Characterize Load Currents for Power Consumption Verification
Characterizing the battery life of portable devices demands the ability to measure complex current waveforms over a wide dynamic range. The Model 2308 offers a far broader range of capabilities than conventional power supplies for measuring low-current levels, peak pulse current levels, long-period load current waveforms, and multi-level current waveforms. A choice of four ranges (5mA, 50mA, 500mA, and 5A) allows measuring load currents with exceptional resolution and accuracy.
Measure Sleep and Standby Currents with the Accuracy of Integrating A/D Technology
The 2308 is designed for fast and accurate measurements of devices in low power modes such as the sleep, hibernate, or standby state. It can resolve currents down to 100nA and measure them with 0.2% accuracy. The 2308 uses an integrating A/D converter that continuously acquires the signal rather than capturing discrete samples; this provides a more accurate measurement than other A/D techniques. In addition, the averaging effect built into integrating A/D converters reduces noise and delivers highly stable current readings. You can measure low and high currents at the same speed with no degradation in accuracy, so the 2308 is equally well-suited for the test line and the design lab.
Measure Load Currents from Pulsed-Output Devices
Devices like GSM-, EDGE-, WLAN-, and WiMAX-based mobile phones generate pulsed outputs. Determining their total power consumption requires measuring both the baseline current and the peak of the pulsed load current. The 2308 can capture peak currents of pulses as short as 50μs and as long as 833ms. Programmable trigger levels allow controlled capture of the pulse, then the 2308's programmable measurement delay and acquisition times make it easy to avoid rising edge transients so the pulse peak can be measured accurately. The instrument can also measure the pulse baseline current and the pulse average load current.
A long integration current mode supports measuring pulse trains with periods longer than 850ms. In this mode, the 2308 can measure average current on a load current waveform with a period from 850ms to 60 seconds.
Take Multiple Measurements on Start-Up Sequences or on Current Levels at Different Voltage Operating Levels
Need to analyze a device's circuitry during the power-up phase as it transitions from a sleep mode or an off-state? The Model 2308's pulse step current function has the speed needed to measure the load current start-up levels in a single device start-up so that the measurements can be performed in production without an increase in test time.
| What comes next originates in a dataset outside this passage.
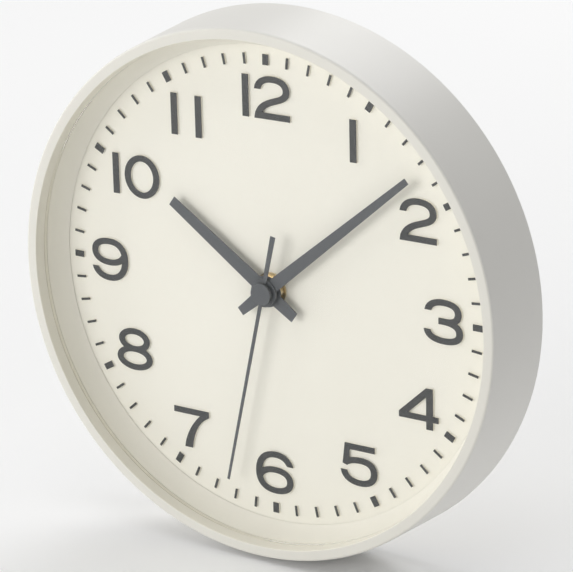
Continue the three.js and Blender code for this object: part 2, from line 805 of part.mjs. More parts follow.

The pulse step current function also offers a fast way to determine load currents of different operating states. For example, as source voltage levels are varied over a device's operating range, the corresponding operating current levels can be measured without executing multiple commands for a significant time-savings when testing integrated circuits over their allowable range of Vcc levels.
Capture the Complete Load Current Waveform
Two built-in analog outputs help designers of device's verify design performance and ensure its current draw conforms to design specifications without the need to connect any sensing circuitry in the power supply circuit. Once these outputs are connected to an oscilloscope or a data acquisition module, the load current waveform can be displayed or digitized and analyzed in a computer. When the 2308 is connected to a data acquisition module, the data acquisition module can sample the waveform at any sampling rate to create a record of any length desired.
Test Under Realistic Conditions with True Battery Simulation
When a portable battery-operated device transitions from one load current level to another, the battery voltage supplying the current will drop by the product of the change in current and the battery's internal resistance. During the load current pulse, the device must operate with a voltage reduced by the battery's internal resistance. The Model 2308 allows simulating this resistance so its output is almost identical to a battery's output, allowing design or production test engineers to test devices or components under realistic conditions. This patented1 technique permits the output resistance to be programmed between 0W and 1W with 10mW resolution. You can also decrease the voltage and increase the output resistance while the output is on to simulate the discharge of the battery.
Test a Device's Charge Control Circuitry
Both channels of the 2308 sink up to 3A of current continuously. Therefore, the battery channel can act like a discharged re-chargeable battery. The charger channel can supply a charging voltage for use in testing the operation of the DUT's charging control circuitry. Because the charger channel can also act as an electronic load, the battery channel can operate the device and the charger channel can act as a load to test a battery capacity monitor or some other device function that requires a load.
Reduce Testing Errors and Retesting Costs with Remote Sense Lead Monitoring
Remote sensing capabilities let the 2308 ensure the voltage programmed is what is actually applied to the load. As DUTs are continuously inserted and removed from test fixtures, the instrument ensures this programmed voltage is maintained with an open sense lead detection monitor - any break in a sense lead connection is detected immediately. The open sense lead detection monitor eliminates the possibility that numerous devices could be tested or calibrated at an incorrect voltage.
Save with Multiple Instruments in One Package – Two Power Supplies, a DVM, Digital Controls, and a Remote Display
The Model 2308 saves on both instrumentation costs and rack space by packing two independent power supply channels in one compact, 2U halfrack enclosure, along with additional capabilities power supplies rarely offer. For example, the built-in DC digital voltmeter can measure voltages in the DUT circuitry from -5VDC to +30VDC. The DVM and the battery channel voltage source can operate simultaneously. For many applications, the 2308 can eliminate the need for a separate DMM.
The digital outputs the 2308 provides can sink up to 100mA to control relays. External relays can be powered either by the internal 5V source or an external source with a maximum voltage of 24V. For applications that require only a few digital control lines, the it eliminates the need for an additional control module.